Sebagaimana tulisan-tulisan Gus Mus yang lain, isi buku ini juga sederhana, namun sarat makna. Yang membedakan buku ini dengan buku-buku yang lain di antaranya adalah cerita Gus Mus tentang kiai dan tokoh yang beliau kenal. Kiai Hamid Pasuruan yang diceritakan dalam tulisan berjudul Kiai Hamid Bukan “Wali Tiban” misalnya, diceritakan dalam perspektif yang sangat personal. Berikut petikan yang saya ambil dari buku;

“Pernah suatu hari saya sowan ke kediaman beliau di Pasuruan. Berkat ‘kolusi’ dengan Gus Nu’man, saya bisa menghadap langsung empat mata di bagian dalam ndalem. Saya melihat manusia yang sangat manusia yang menghargai manusia sebagai manusia. Bayangkan saja, waktu itu ibaratnya beliau sudah melupakan punjer-nya tanah jawa, dan beliau mentasyjie’ saya agar tidak sungkan duduk sebangku dengan beliau. Ketawadluan, keramahan, dan kebapakan beliau, membuat kesungkanan saya sedikit demi sedikit mencair.”

Ketika beliau bercerita tentang K.H. Bisri Mustofa, yang notabene ayahanda beliau sendiri, banyak nukilan menarik. Dalam menulis misalnya, nukilan percakapan sang ayahanda dengan Kiai Ali Maksum Krapyak berikut ini membuat saya tersindir,

“Kalau saya, menulis dengan niat nyambut gawe. Etos kerja saya dalam menulis sama dengan penjahit. Lihatlah penjahit itu. Kalaupun ada tamu, penjahit tidak akan berhenti menjahit. Dia menemui tamunya, sambil terus bekerja. Soalnya, bila dia berhenti menjahit, periuknya bisa ngguling. Saya juga begitu. Kalau belum-belum sampeyan sudah niat yang mulia-mulia, setan akan mengganggu sampeyan dan pekerjaan sampeyan tidak akan selesai. Nanti kalau tulisan sudah jadi dan akan diserahkan kepada penerbit, baru kita niati yang mulia-mulia, linasyril ‘ilmi atau apa. Setan perlu kita tipu.”

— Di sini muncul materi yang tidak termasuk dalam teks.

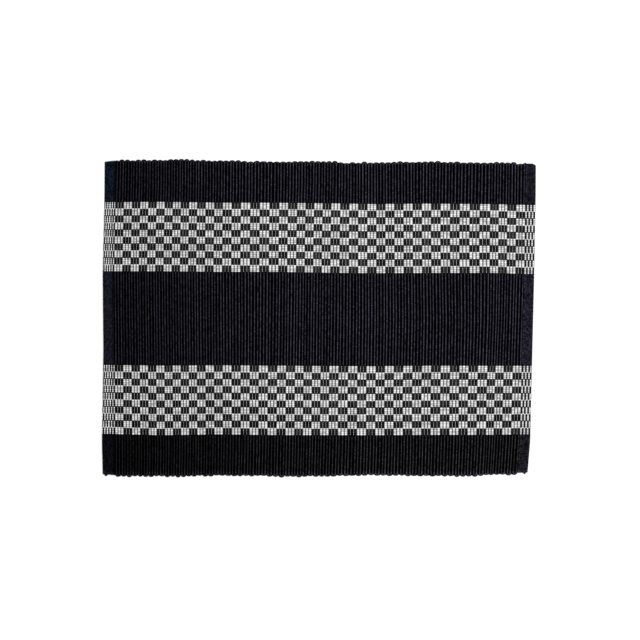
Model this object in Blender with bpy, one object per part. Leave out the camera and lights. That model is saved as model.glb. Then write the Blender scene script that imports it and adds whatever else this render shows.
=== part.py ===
"""Ribbed cotton placemat lying flat on a table, the face up.

It is one piece of rep weave. Thick wefts alternate with thin ones and run along Y, the short side,
so the warp that covers them stands up in ribs on both faces. At the two long edges, the selvages,
each thick weft turns back into the next rib, which leaves an arch over every pair of ribs. At the
two short ends the cloth is woven with thin weft only and is turned under twice as a hem.

The solid is one ribbon. Its section runs along X, from the raw edge tucked into the left hem,
round the two folds of that hem, over and under the ribs, to the raw edge of the right hem.
Each step of the section is a pair of points, one on the face of the cloth and one on its back.
The section is repeated at a few stations in Y, because the mat lies a little out of square.

Metres, +Z up. The origin is on the table, under the middle of the mat.
"""

import collections
import math
import random

import bpy
import bmesh
from mathutils import Vector

MM = 0.001

# Cloth thickness, in metres. Z = 0 is the table.
RIB_TOP = 2.60 * MM
RIB_SHOULDER_DROP = 0.12 * MM
VALLEY_TOP = 2.00 * MM
VALLEY_BOTTOM = 0.50 * MM
HEM_PLY = 0.75 * MM
HEM_PLY_GAP = 0.20 * MM

# Rib layout, as shares of one check column, which is three thick wefts with a thin one between them.
RIBS_PER_COLUMN = 3
THICK_SHARE = 0.30
THIN_SHARE = 0.05
CROWN_SHARE = 0.55

# The weaver's beat: runs of check columns from left to right, and how wide one column came out.
Beat = collections.namedtuple("Beat", "columns width_mm")
BEATS = (
    Beat(10, 8.6),
    Beat(3, 9.1),
    Beat(6, 9.8),
    Beat(2, 9.4),
    Beat(4, 9.0),
    Beat(11, 9.6),
    Beat(3, 9.9),
    Beat(3, 10.6),
    Beat(2, 8.7),
    Beat(2, 9.3),
)

# Lines across the mat: where the outer folds and the seams beside the ribs lie, in millimetres.
Station = collections.namedtuple("Station", "y_mm left_fold left_seam right_seam right_fold")
STATIONS = (
    Station(164.0, -224.4, -213.6, 216.9, 227.1),
    Station(48.1, -226.4, -214.6, 215.1, 225.4),
    Station(-33.6, -225.8, -214.7, 212.9, 223.3),
    Station(-127.9, -227.2, -214.3, 211.1, 221.0),
    Station(-164.5, -226.1, -214.6, 208.9, 217.7),
)

# The two selvages wander: where the far and the near one lie along the mat, in millimetres.
Selvage = collections.namedtuple("Selvage", "x_mm far near")
SELVAGES = (
    Selvage(-225.0, 161.9, -163.4),
    Selvage(-213.0, 164.6, -164.2),
    Selvage(-155.0, 165.4, -164.7),
    Selvage(-98.0, 164.2, -163.8),
    Selvage(-19.0, 163.4, -164.7),
    Selvage(54.0, 162.5, -163.4),
    Selvage(117.0, 163.0, -164.1),
    Selvage(169.0, 162.0, -163.6),
    Selvage(206.0, 161.5, -162.2),
    Selvage(214.0, 161.9, -161.2),
    Selvage(226.0, 160.4, -161.0),
)

# The ribs lean to the left towards the near edge, less so in one stretch.
LESS_LEAN = 3.1 * MM
LESS_LEAN_AT = 0.72
LESS_LEAN_HALF_WIDTH = 0.20
LEAN_FROM_Y = 58.0 * MM
LEAN_LENGTH = 230.0 * MM

# Selvage arches, one over each pair of ribs, and how far the face rounds down to the edge.
ARCH_HEIGHT = 1.25 * MM
ARCH_HEIGHT_SPREAD = 0.45 * MM
ARCH_SHIFT_SPREAD = 0.45 * MM
ARCH_SHARPNESS = 0.6
SELVAGE_ROUNDING = 0.85 * MM
FAR_ARCH_SEED = 2965
NEAR_ARCH_SEED = 2029
STEPS_PER_RIB = 3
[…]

Ada tulisan yang mengharukan, dan benar-benar menyentuh (setidaknya bagi saya), yakni ketika Gus Mus memberi pengantar yang berjudul Sang Teladan Yang Penuh Perhatian. Beliau memberi pengantar dalam buku Dokternya NU, buku yang diterbitkan untuk mengenang tokoh Dr. Fahmi Dja’far Saifuddin, salah satu tokoh yang habis-habisan membantu NU berbenah. Salah satu hasil sentuhan tangannya yang monumental adalah Khittah NU. Saya belum bisa menukilkan satu kalimat pun, karena tidak pernah bisa representatif terhadap artikel ini (saking mengharukannya).

Banyak, banyak sekali hikmah yang bisa diambil dari buku ini tanpa merasa digurui. Bahkan, saya ingin membeli satu buku lagi untuk kakak saya, yang saat ini sedang menyusun draft dan tulisan untuk membuat blog (semoga saja akhir bulan ini bisa release, mohon doa dari rekan-rekan semua). Akhir kalam, saya mengutipkan tulisan pada sampul belakang pada buku ini sebagai penutup artikel tamu di Ladang Jiwa ini,

“Buku ini layak dibaca bagi siapa saja yang ingin mengenal lebih dekat pemikiran – pemikiran A. Mustofa Bisri dan mengetahui apa saja yang telah dilihat dengan mata hatinya.”